What steps are involved?
Step one: Find a new lot and obtain necessary city permits.
Step two: Hire a structural expert to make sure the house is safe to move. You may also need to hire contractors to remove wiring and plumbing before the move and also set it back up at the new lot.
Step three: The mover plans the route and lines up escorts. While a mover’s equipment can lift any size house, if the drive to the new site has obstacles like railroad crossings, big trees, overpasses or utility lines, it can cause difficulties. The mover must work with each municipality that the house will pass through to obtain necessary moving permits and work with utility companies.
Step four: Prepare the home for the move. While the mover has a lot to do, believe it or not, the homeowner has very little.

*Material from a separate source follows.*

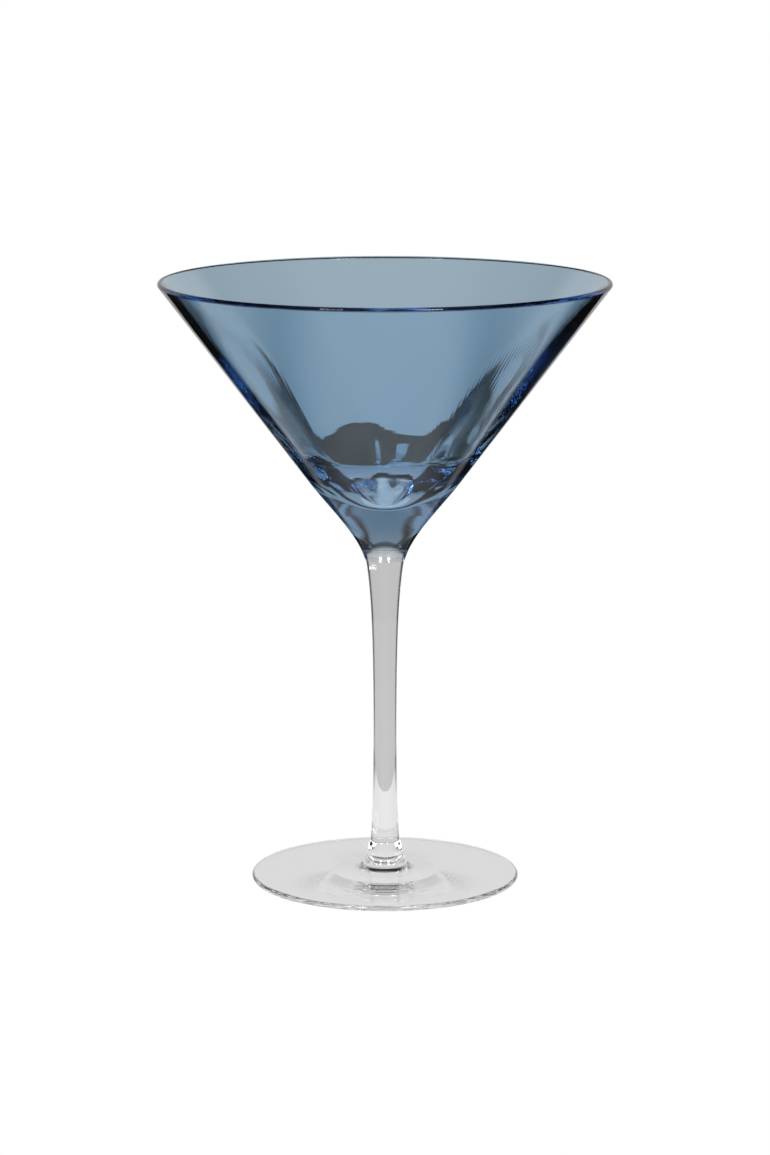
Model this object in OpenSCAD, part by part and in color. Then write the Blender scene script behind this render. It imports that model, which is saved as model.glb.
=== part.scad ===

“Just clear everything out of the basement. Upstairs you don’t have to do anything,” Emmert said. “You can leave everything in your home. I would tell you to take things off your fireplace mantel and off the wall. But we’ve jacked up many homes with all of the furniture in it.”
Step five: The mover detaches the home from the foundation. They put in steel beams to replace the support that’s there.
Step six: They jack up the house using hydraulic jacks, load it onto the transport equipment and transport it to the new lot.
Step seven: They excavate the lot. (They’ll also dig a basement if you want).
Step eight: They pour the new foundation and lower the house into place using jacks, allowing it to settle in its new site.
Step nine: They remove the steel beams inserted during step five.